I think this may be a false hope. Even though Lua is extremely good at that I have failed to convince popular (in my domain) open source software to use that as their scripting language when they decided they want to add one.

I am an Electrical Engineer designing Power ICs and 90% of my colleagues  don't need to know any programming in any language. I use Lua as an application language to manage my project, generate corner simulation scripts and data analysis on all my chips. I generate and serve my website using Lua[1]. I even used it with IUP and IM to generate Bingo game cards with cartoons for my Son's Birthday.
    The reason I chose Lua was because it was much more elegant and clean than Python. And slowly I realized that I can do anything in it and I dont need to learn any other language. I can use it in embedded projects to making a full website, to making a full blown GUI application to doing complex math and data analysis. I had come to Lua after riding on Basic/Qbasic/Visual Basic/C/Matlab and very briefly Python. After finding Lua haven't looked at any other language but now sometimes get worried that it may die out. 
     So which open source software? I tried to convince KiCAD[2], QUCS[3], Klayout[4] teams to embed Lua but they rejected my proposal with a majority of their developers favoring Python (Klayout used Ruby). Main reason is since it is more popular and better ecosystem. 
     I tried convincing a Semiconductor IP startup I was advising to base their web platform on Lua but they didnt want to take up a lesser used language and risk not finding developers for it plus I was the only one that seemed to think it was the good idea.

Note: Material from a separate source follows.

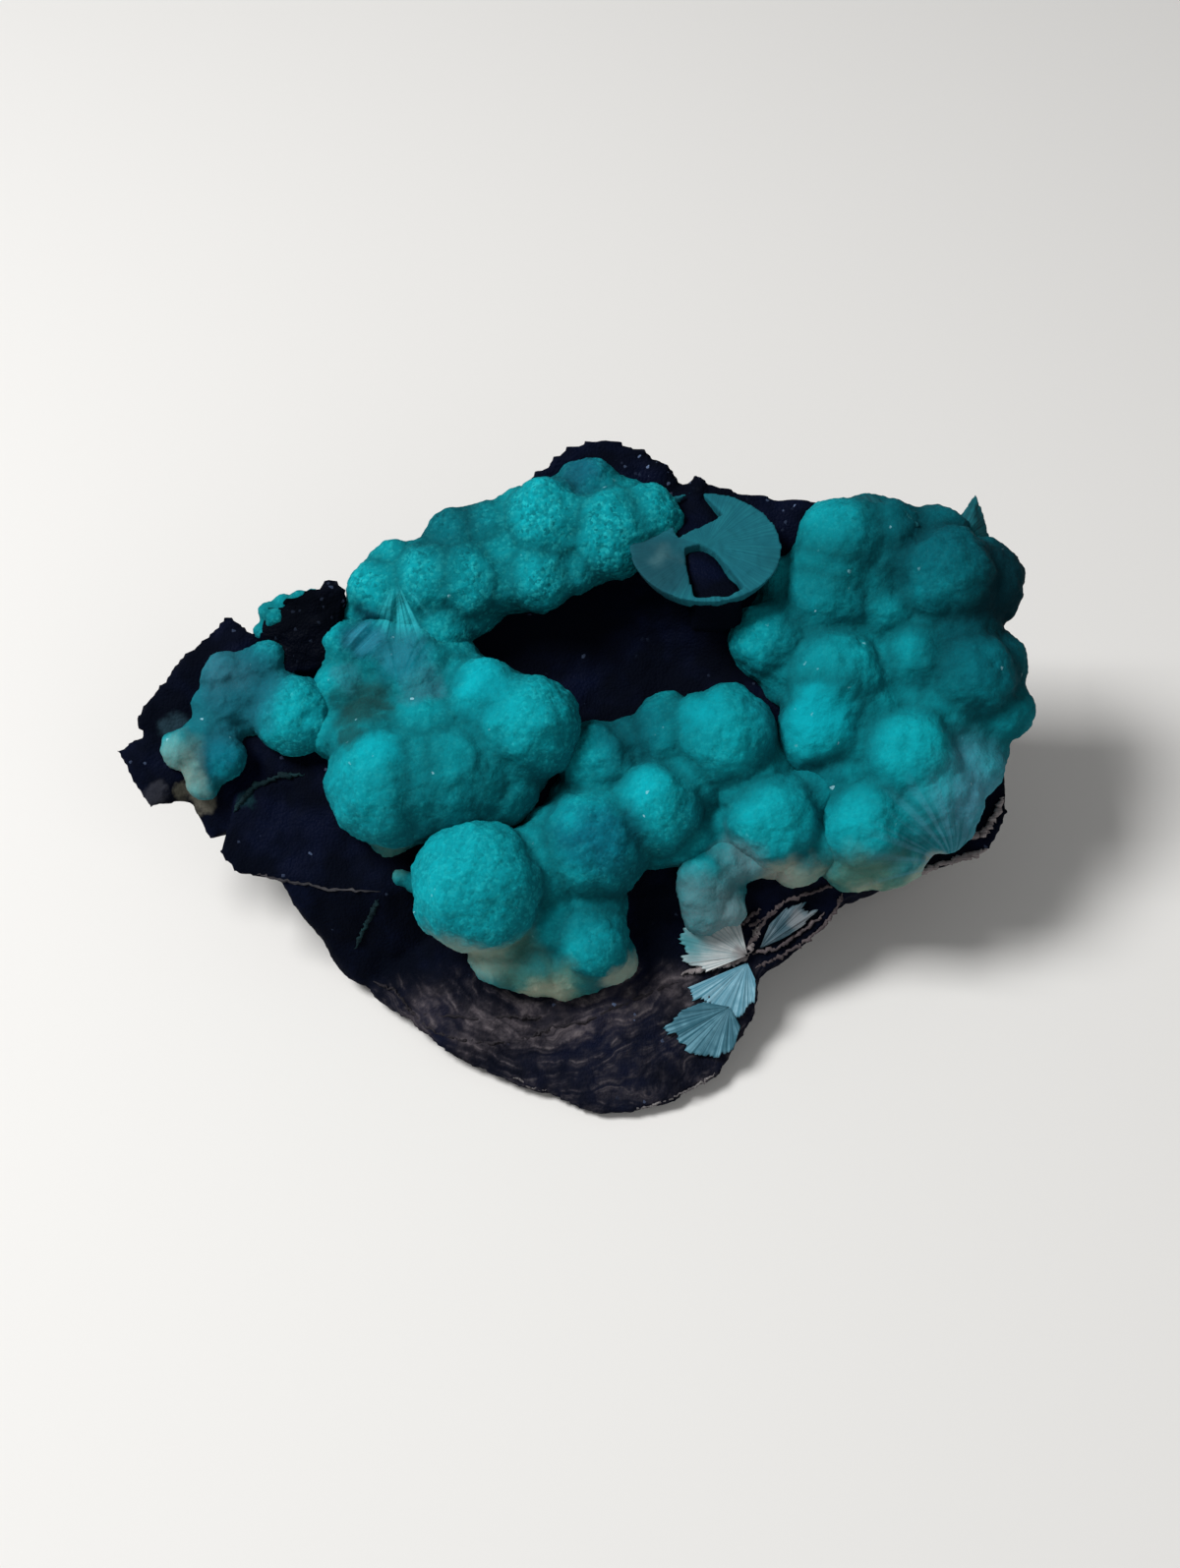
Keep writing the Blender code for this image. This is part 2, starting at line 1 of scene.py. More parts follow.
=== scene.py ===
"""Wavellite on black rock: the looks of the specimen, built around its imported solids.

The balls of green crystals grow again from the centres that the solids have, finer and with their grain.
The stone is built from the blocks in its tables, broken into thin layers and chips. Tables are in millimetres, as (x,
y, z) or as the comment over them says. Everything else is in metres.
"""

import math

import bmesh
import bpy
import numpy as np
from bpy.props import FloatProperty, FloatVectorProperty, PointerProperty
from mathutils import Matrix, Vector


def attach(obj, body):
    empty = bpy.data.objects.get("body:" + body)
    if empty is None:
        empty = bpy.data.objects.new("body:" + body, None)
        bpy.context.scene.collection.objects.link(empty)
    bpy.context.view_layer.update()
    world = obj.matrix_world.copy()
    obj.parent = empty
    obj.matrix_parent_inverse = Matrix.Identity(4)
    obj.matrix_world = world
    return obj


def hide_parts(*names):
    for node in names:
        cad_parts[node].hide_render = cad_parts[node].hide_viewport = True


bl_info = {
    "name": "Wavellite specimen",
    "version": (1, 0, 0),
    "blender": (4, 5, 0),
    "location": "View3D > Sidebar > Wavellite",
    "description": "Grows a wavellite crust on its black rock and sets up a plain stage for it",
    "category": "Object",
}

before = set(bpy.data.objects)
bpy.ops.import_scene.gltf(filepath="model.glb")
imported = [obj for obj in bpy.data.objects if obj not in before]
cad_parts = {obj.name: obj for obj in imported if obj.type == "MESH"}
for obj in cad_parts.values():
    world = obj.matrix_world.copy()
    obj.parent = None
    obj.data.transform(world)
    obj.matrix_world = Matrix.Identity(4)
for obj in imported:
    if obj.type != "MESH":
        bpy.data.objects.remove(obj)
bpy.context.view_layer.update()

MM = 0.001

# The bed is the sloping plane that the crystals grow on: its slope in degrees, and one point as (y, z)
BED_SLOPE = 31.5
BED_FRONT = (-17.0, 0.5)

# Core of the stone: corners of its top, whose height is the bed's, then of its sides and of its foot
CORE_TOP = [
    (-20.0, 0.6), (-20.2, 6.0), (-15.4, 9.0), (-9.7, 11.9), (-6.0, 13.8), (6.6, 15.4), (11.2, 14.7),
    (15.4, 14.3), (23.6, 12.2), (25.4, 8.0), (25.4, 3.0), (24.0, -2.0), (17.0, -5.0), (8.0, -6.2),
    (-2.0, -6.8), (-12.0, -5.0),
]
CORE_SIDE = [(0.0, 17.0, 12.0), (11.0, 16.0, 10.0), (-9.0, 13.4, 9.0), (22.0, 11.5, 8.0), (-18.5, 5.0, 8.0)]
CORE_FOOT = [
    (-14.5, 2.0), (-12.0, 9.0), (-3.0, 13.0), (8.0, 12.5), (16.0, 9.0), (18.5, 1.0), (14.0, -4.0),
    (4.0, -9.0), (-8.0, -8.0), (-12.5, -3.0),
]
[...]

Google just recently announced their TPU chipset [5] which makes Tensorflow and Python more desirable.

I am afraid that just having the best technology is not enough. If nobody uses it then it is simply useless. So marketing the technology and removing any pain points even if they are not at all related to the technology (In Lua's case being it's ecosystem and a standardisation path and guidance) is sometimes critical for the technology to survive in the long term and benefit everyone.